The Joy of Riding the 1:20am Train
My son and I went to the NCAA regional semifinal basketball game at Madison Square Garden Friday night. We watched my nephew’s team, Michigan State, defeat Virginia. The game got over at 12:30 AM, and I knew there was a 12:43 train back to Trenton and I was hoping to catch it.
The personnel at the Garden herded us, very politely, into just a few exits, and it took a long time to first, get to the door, and second, go down five flights of steps, go outside, and then come back in via another door to get to Penn Station. We hustled down the stairs just in time to see the train pull away. Why was I so determined to catch the second-to-last train of the night?
Because I’ve been on the last train before. I warned my son that some of the riders on the train will have been enjoying themselves in the city on a Friday night and that he might see things he hadn’t seen before. So, they announce the track number for the 1:20 train and we board; there aren’t that many people on the train, so I’m thinking we dodged the bullet.
No such luck. I was wearing a Michigan State pullover and one inebriated passenger going down the aisle asked how they did; I told him that MSU won and then he pushed me, which was unexpected, especially since I was sitting down at the time. The recoil from the push almost made him hit the deck, but he staggered and caught himself.
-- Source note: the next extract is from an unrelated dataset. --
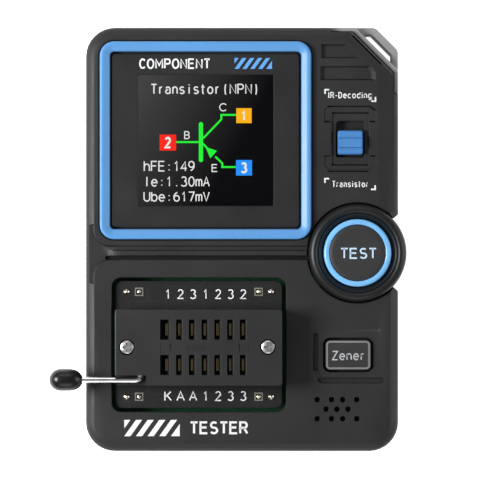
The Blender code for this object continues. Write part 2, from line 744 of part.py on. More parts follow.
def make_socket_board():
    """The black board in the bay, drilled for pins, contacts and screws."""
    board = plate("socket_board", [rounded(SOCKET_BOARD, 1.4)], *SOCKET_BOARD_Z)
    low, high = SOCKET_BOARD_Z[0] - 1, SOCKET_BOARD_Z[1] + 1
    pins = [spot for _, round_pin, square_pin in header_places() for spot in (round_pin, square_pin)]
    tails = [(x - 0.5, x + 0.5, y - 0.6, y + 0.6, low, high) for x, y in contact_spots()]
    cut(
        board,
        rods("pin_holes", pins, PIN_HOLE, low, high, guide=True, segments=8),
        rods("board_screw_holes", ZIF_SCREWS, ZIF_SCREW_HOLE, low, high, guide=True, segments=12),
        blocks("tail_holes", tails, guide=True),
    )
    finish(board, (0.02, 0.02, 0.022), 0.35)


def make_headers():
    """Two-pin headers that carry the socket board: a plastic bar, two pins and two solder pads."""
    for name, round_pin, square_pin in header_places():
        middle_x = (round_pin[0] + square_pin[0]) / 2
        half_x, half_y = HEADER_HALF
        x, y = square_pin
        bar = (middle_x - half_x, middle_x + half_x, y - half_y, y + half_y, PART_BASE, HEADER_TOP)
        bar = blocks(name, [bar])
        pins = rods(name + "_pins", [round_pin, square_pin], PIN_RADIUS, HEADER_TOP - 0.4, PIN_TOP,
                    guide=True, segments=8)
        round_pad = rods(name + "_round_pad", [round_pin], ROUND_PAD, PAD_Z[0], PAD_Z[1] + 0.05, guide=True,
                         segments=12)
        pad = (x - SQUARE_PAD, x + SQUARE_PAD, y - SQUARE_PAD, y + SQUARE_PAD, *PAD_Z)
        square_pad = blocks(name + "_square_pad", [pad], guide=True)
        join(bar, pins, round_pad, square_pad)
        finish(bar, (0.75, 0.68, 0.45), 0.3, 1.0)


def make_zif_base():
    """The socket's lower block, with a well for each contact."""
    low, high = ZIF_BASE_Z
    base = plate("zif_base", [rounded(ZIF_BOX, ZIF_CORNER, steps=2)], low, high)
    wells = [(x - 0.55, x + 0.55, y - 1.5, y + 1.5, low - 1, high + 1) for x, y in contact_spots()]
    cut(
        base,
        blocks("contact_wells", wells, guide=True),
        rods("base_screw_holes", ZIF_SCREWS, ZIF_SCREW_HOLE, low - 1, high + 1, guide=True, segments=12),
    )
    finish(base, (0.03, 0.03, 0.032), 0.5)


def make_zif_cover():
    """The socket's cover: one block with a notch for the lever, sunk screws, a shaft channel and slots."""
    under = ZIF_BASE_Z[1] + GAP
    above = ZIF_TOP_Z + 1
    cover = plate("zif_cover", [rounded(ZIF_BOX, ZIF_CORNER, steps=2)], under, ZIF_TOP_Z)
    soften(cover, 0.3, segments=1)
    notch_right, notch_high, notch_floor = LEVER_NOTCH
    notch = (ZIF_BOX[0] - 1, notch_right, ZIF_BOX[2] - 1, notch_high, notch_floor, above)
    half_x, half_y = SLOT_WIDTH / 2, SLOT_LENGTH / 2
    slots = [
        (x - half_x, x + half_x, y - half_y, y + half_y, SLIDER_ROOM_TOP - GAP, above)
        for x, y in contact_spots()
    ]
    cut(
        cover,
        blocks("lever_notch", [notch], guide=True),
        blocks("slider_room", [(*SLIDER_ROOM, under - 1, SLIDER_ROOM_TOP)], guide=True),
        blocks("slider_room_end", [(*SLIDER_ROOM_END, under - 1, SLIDER_ROOM_TOP)], guide=True),
        blocks("shaft_channel", [(*SHAFT_CHANNEL, under - 1, SHAFT_CHANNEL_TOP)], guide=True),
        blocks("contact_slots", slots, guide=True),
        rods("cover_screw_holes", ZIF_SCREWS, ZIF_SCREW_HOLE, under - 1, above, guide=True, segments=12),
        rods("cover_screw_seats", ZIF_SCREWS, ZIF_SCREW_SEAT, ZIF_SCREW_Z[1] - GAP, above, guide=True),
    )
    finish(cover, (0.03, 0.03, 0.032), 0.5)


def make_zif_slider():
    """The plate that the shaft pushes along the contacts, with a tab for the shaft."""
    low, high = ZIF_BASE_Z[1] + 2 * GAP, SLIDER_TOP
    slider = blocks("zif_slider", [(*SLIDER, low, high)])
    tab = blocks("slider_tab", [(*SLIDER_TAB, high - 0.2, SLIDER_TAB_TOP)], guide=True)
    windows = [
        (x - 0.55 - SLIDER_TRAVEL, x + 0.55, y - 1.6, y + 1.6, low - 1, high + 1)
        for x, y in contact_spots()
    ]
    join(slider, tab)
    cut(slider, blocks("slider_windows", windows, guide=True))
    finish(slider, (0.03, 0.03, 0.032), 0.5)
    hang(pivot("slider_axis", -9.0, -21.5, low), slider)


def make_zif_screws():
    """Two cross-head screws, sunk in the cover's ends."""
    end, seat, top = ZIF_SCREW_Z
    profile = [
        (0.0, top), (ZIF_SCREW_HEAD - 0.4, top - 0.1), (ZIF_SCREW_HEAD, seat + 0.3), (ZIF_SCREW_HEAD, seat),
        (ZIF_SCREW_SHANK, seat), (ZIF_SCREW_SHANK, end + 0.4), (0.0, end),
    ]
    for side, spot in zip(("left", "right"), ZIF_SCREWS):
        screw = turned(f"zif_screw_{side}", profile, spot, steps=16)
        cut(screw, *cross_cutters(f"zif_cross_{side}", spot, 0.85, 0.17, top - 0.5, top + 1))
        finish(screw, (0.7, 0.7, 0.7), 0.3, 1.0)


def make_contacts():
    """Fourteen flat contacts: a wide leaf above and a narrow tail through the board."""
    half_thickness, half_width = CONTACT_HALF
    low, shoulder, high = CONTACT_Z
    for number, (x, y) in enumerate(contact_spots(), 1):
        outline = [
            (y - CONTACT_TAIL, low), (y + CONTACT_TAIL, low), (y + CONTACT_TAIL, shoulder),
            (y + half_width, shoulder), (y + half_width, high), (y - half_width, high),
            (y - half_width, shoulder), (y - CONTACT_TAIL, shoulder),
        ]
        contact = plate(f"zif_contact_{number}", [outline], x - half_thickness, x + half_thickness, plane="YZ")
        finish(contact, (0.8, 0.6, 0.25), 0.3, 1.0)


def make_lever():
    """The steel lever: a rod that bends into the socket as its shaft, and its round-ended knob."""
    bend_x = LEVER_AXIS_X - LEVER_BEND
    corner = arc(bend_x, LEVER_Y + LEVER_BEND, LEVER_BEND, -90, 0, 6)
    route = [(ROD_START, LEVER_Y)] + corner + [(LEVER_AXIS_X, SHAFT_END)]
    curve = bpy.data.curves.new("zif_lever", "CURVE")
    curve.dimensions = "3D"
    curve.bevel_depth = LEVER_RADIUS * MM
    curve.bevel_resolution = 2
    curve.use_fill_caps = True
    spline = curve.splines.new("POLY")
    spline.points.add(len(route) - 1)
    for point, (x, y) in zip(spline.points, route):
        point.co = (x * MM, y * MM, LEVER_AXIS_Z * MM, 1.0)
    lever = bpy.data.objects.new("zif_lever", curve)
    bpy.data.collections["component_tester"].objects.link(lever)
    finish(lever, (0.7, 0.7, 0.7), 0.25, 1.0)
    hang(pivot("lever_axis", LEVER_AXIS_X, LEVER_Y, LEVER_AXIS_Z), lever, make_lever_knob())


def make_lever_knob():
    """The lever's knob: a turned round-ended barrel with a blind hole for the rod."""
    outer, inner = KNOB_SPAN
    length = inner - outer
    far_end = arc(0.0, length - KNOB_RADIUS, KNOB_RADIUS, 90, 0, 6)
    near_end = arc(0.0, KNOB_RADIUS, KNOB_RADIUS, 0, -60, 5)
    bore = [(KNOB_BORE, near_end[-1][1] - 0.1), (KNOB_BORE, KNOB_BORE_DEPTH), (0.0, KNOB_BORE_DEPTH)]
    profile = far_end + near_end + bore
    knob = turned("zif_lever_knob", profile, (inner, LEVER_Y), steps=20)
    knob.location.z = LEVER_AXIS_Z * MM
    knob.rotation_euler.y = -math.pi / 2
    finish(knob, (0.02, 0.02, 0.02), 0.2)
    return knob


def make_inner_parts():
    """Battery, buzzer, charging port, infrared receiver and its window."""
    battery = soften(plate("battery", [rounded(BATTERY, 1.5, steps=3)], *BATTERY_Z), 1.0, bottom=True)
    finish(battery, (0.6, 0.6, 0.62), 0.35, 0.6)
    profile = [
        (0.0, 16.0), (BUZZER_MOUTH, 16.0), (BUZZER_MOUTH, BUZZER_TOP), (BUZZER_RADIUS - 0.2, BUZZER_TOP),
        (BUZZER_RADIUS, BUZZER_TOP - 0.2), (BUZZER_RADIUS, PART_BASE), (0.0, PART_BASE),
    ]
    finish(turned("buzzer", profile, BUZZER_CENTRE), (0.02, 0.02, 0.02), 0.5)
    make_usb_port()
    receiver = blocks("ir_receiver", [(*RECEIVER, PART_BASE, 17.4)])
    dome_x, dome_y, dome_radius = RECEIVER_DOME
    dome_profile = arc(0.0, 16.9, dome_radius, 90, 0, 5) + [(dome_radius, 15.0), (0.0, 15.0)]
    join(receiver, turned("ir_dome", dome_profile, (dome_x, dome_y), steps=16, guide=True))
    finish(receiver, (0.02, 0.02, 0.03), 0.3)
    window = plate("ir_window", [window_outline(GAP)], *WINDOW_Z)
    finish(window, (0.02, 0.01, 0.015), 0.15)


def make_usb_port():
    """The charging port: a metal mouth with a contact tongue, on the board's lower edge."""
    mouth_y, back_y = PORT_Y
    limits = (-PORT_HALF_WIDTH, PORT_HALF_WIDTH, *PORT_Z)
    port = plate("usb_port", [rounded(limits, 1.2, steps=3)], mouth_y, back_y, plane="XZ")
    room = rounded(limits, 1.2, PORT_WALL, steps=3)
    cut(port, plate("usb_room", [room], mouth_y - 1, back_y - 1.2, guide=True, plane="XZ"))
    left, right, tongue_y, low, high = PORT_TONGUE
    join(port, blocks("usb_tongue", [(left, right, tongue_y, back_y - 1, low, high)], guide=True))
    finish(port, (0.6, 0.6, 0.6), 0.3, 1.0)


def main():
    """Build every piece."""
    clear_scene()
    new_collection("component_tester")
    new_collection("cutters")
    step = guard_step_cutter()
    notch = side_notch_cutter()
    tongue_room = [(2.3, -2.0), (2.3, 3.0), (-2.3, 3.0), (-2.3, -2.0)]
    tongue_notch = corner_plate(
        "tongue_notch", tongue_room, TONGUE_HEIGHT[0] - GAP, TONGUE_HEIGHT[1] + GAP, guide=True
    )
    make_rear_shell(step, notch, tongue_notch)
    make_front_shell(step, notch, tongue_notch)
    make_corner_guard()
    make_housing_screws()
    make_screen()
    make_slide_switch()
    make_test_button()
    make_zener_button()
    make_main_board()
    make_socket_board()
    make_headers()
    make_zif_base()
    make_zif_cover()
    make_zif_slider()
    make_zif_screws()
    make_contacts()
    make_lever()
    make_inner_parts()


main()
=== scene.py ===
"""Looks for the component tester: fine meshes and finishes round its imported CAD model.

Lengths in the code are millimetres unless a name says otherwise; the shape helpers turn them
into metres. +Z points out of the face, +Y to the screen end and +X to the TEST button's side.
"""

import json
import math

import bmesh
import bpy
from bpy.props import FloatProperty, FloatVectorProperty, PointerProperty
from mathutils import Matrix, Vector


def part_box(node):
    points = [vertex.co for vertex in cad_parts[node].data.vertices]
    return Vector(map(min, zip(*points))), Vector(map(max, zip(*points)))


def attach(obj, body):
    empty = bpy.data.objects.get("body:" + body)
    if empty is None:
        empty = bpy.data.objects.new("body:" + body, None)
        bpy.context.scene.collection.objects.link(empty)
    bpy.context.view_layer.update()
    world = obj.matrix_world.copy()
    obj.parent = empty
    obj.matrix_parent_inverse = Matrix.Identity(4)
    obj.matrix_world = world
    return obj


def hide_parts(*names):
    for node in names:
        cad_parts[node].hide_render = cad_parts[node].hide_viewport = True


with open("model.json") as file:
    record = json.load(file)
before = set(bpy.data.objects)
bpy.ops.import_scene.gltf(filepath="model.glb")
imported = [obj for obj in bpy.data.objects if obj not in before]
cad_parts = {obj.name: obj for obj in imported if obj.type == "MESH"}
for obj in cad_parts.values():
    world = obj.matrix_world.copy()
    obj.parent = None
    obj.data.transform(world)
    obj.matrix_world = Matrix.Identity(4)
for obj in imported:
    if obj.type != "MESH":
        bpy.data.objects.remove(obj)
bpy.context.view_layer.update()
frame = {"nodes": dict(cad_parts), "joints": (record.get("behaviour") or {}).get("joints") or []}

bl_info = {
    "name": "Component tester",
    "version": (1, 0, 0),
    "blender": (4, 5, 0),
    "location": "3D View > Sidebar > Tester",
    "description": "Builds the detailed pieces and finishes of a component tester",
    "category": "Object",
}

MM = 0.001
ARC_STEPS = 8
SHARP_ANGLE = math.radians(34)
PRINT_LIFT = 0.02
DOT_PITCH = 0.21
ROOT_2 = math.sqrt(2)


def limits(node):
    """A CAD node's box in millimetres: x0, x1, y0, y1, z0, z1."""
    low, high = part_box(node)
    return tuple(value / MM for pair in zip(low, high) for value in pair)


SHELL = limits("front_shell")
REAR = limits("rear_shell")
GUARD = limits("corner_guard")
FRAME = limits("screen_frame")
BEZEL = limits("screen_bezel")
LENS = limits("screen_lens")
DISPLAY = limits("display_module")
KNOB = limits("switch_knob")
COLLAR = limits("test_button_collar")
CAP = limits("test_button_cap")
RING = limits("test_button_ring")
PUSH = limits("zener_button_cap")
BOARD = limits("socket_board")
BASE = limits("zif_base")
COVER = limits("zif_cover")
LEVER = limits("zif_lever")
LEVER_KNOB = limits("zif_lever_knob")
PORT = limits("usb_port")
IR_WINDOW = limits("ir_window")
FACE = SHELL[5]
BODY_X = SHELL[1]
BODY_Y = SHELL[3]
COLLAR_X = (COLLAR[0] + COLLAR[1]) / 2
COLLAR_Y = (COLLAR[2] + COLLAR[3]) / 2
PUSH_X = (PUSH[0] + PUSH[1]) / 2
PUSH_Y = (PUSH[2] + PUSH[3]) / 2
JOINTS = {joint["name"]: joint for joint in frame["joints"]}
LEVER_AXIS = Vector(JOINTS["lever_swing"]["pos_m"]) / MM


# ---- outlines


def turn(direction, angle):
    """A flat direction turned by an angle."""
    c, s = math.cos(angle), math.sin(angle)
    return Vector((direction.x * c - direction.y * s, direction.x * s + direction.y * c))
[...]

I realized that the push wasn’t a “hey, I want to fight you” push, but more of a “we’re both sports fans and I don’t like your team” kind of a push.
He announced to me that he had attended the University of Wisconsin (another team in the tournament and also a member of the same conference as MSU), and that’s why he didn’t like MSU. I was reeeaaallly hoping our interaction was going to end there, but, no, he grabbed the seat right behind us, although he remained standing.
He asked me where we lived and I told him, Jackson. He then asked if we were on the right train, and I told him I worked near Trenton so that’s where we caught the train when I got off work, which prompted him to ask what I did for a living and I told him I co-hosted a radio talk show. He asked what station, and I told him, and he said, “Damn, my dad listens to the station all day!”
He then sat down, and I thought we were in the clear. Again, no such luck; he stood up, jabbed his phone in my face and said, “I Googled you! You’re Doyle!” I told him I knew that, but, thanks. He then asked, or rather, demanded, that I pose for a picture with him for his dad, and I complied. I then turned to my son and said, “He is going to wake up sometime later today and go through his phone and wonder, “Who the hell is this white guy I have my arm around?”
I know you’re asking, were there any other drunks on the train? You bet there were! The train had three seats on one side of the aisle and two on the other, and, as luck would have it, there were five drunk servicemen in the seats in front of us. They weren’t all equally drunk- there was a semi-sober guy from Long Island who kept apologizing for his drunker comrades; all five were either in the Air Force or Army and since they are serving their country I was willing to cut them some slack. I was, however, hoping that they, along with drunk black guy behind us, would be getting off soon, maybe Secaucus or Newark. No such luck again as the drunken soldiers were going all the way to Hamilton and the drunk black guy was getting off in New Brunswick (he wound up missing his stop). The drunkest of the servicemen challenged me to guess where he was from based on his accent; well, the outstanding feature of his speech was how slurred it was, but I guessed anyway, and said “Nebraska”.
Not only was that not correct, it apparently was an insult and he went off to pout. Actually, he went to the last row to hit on a drunk girl with big breasts and a couple of his buddies made a run at her, as well. I won’t tell you which ones were married. I wound up talking with semi-sober Air Force guy about his training exercises at Fort Dix and about being a father (he has an eight month old).
Anyway, the train got us back to Trenton around three and we were home by four. Most importantly now, my son knows what the last train of the night is like.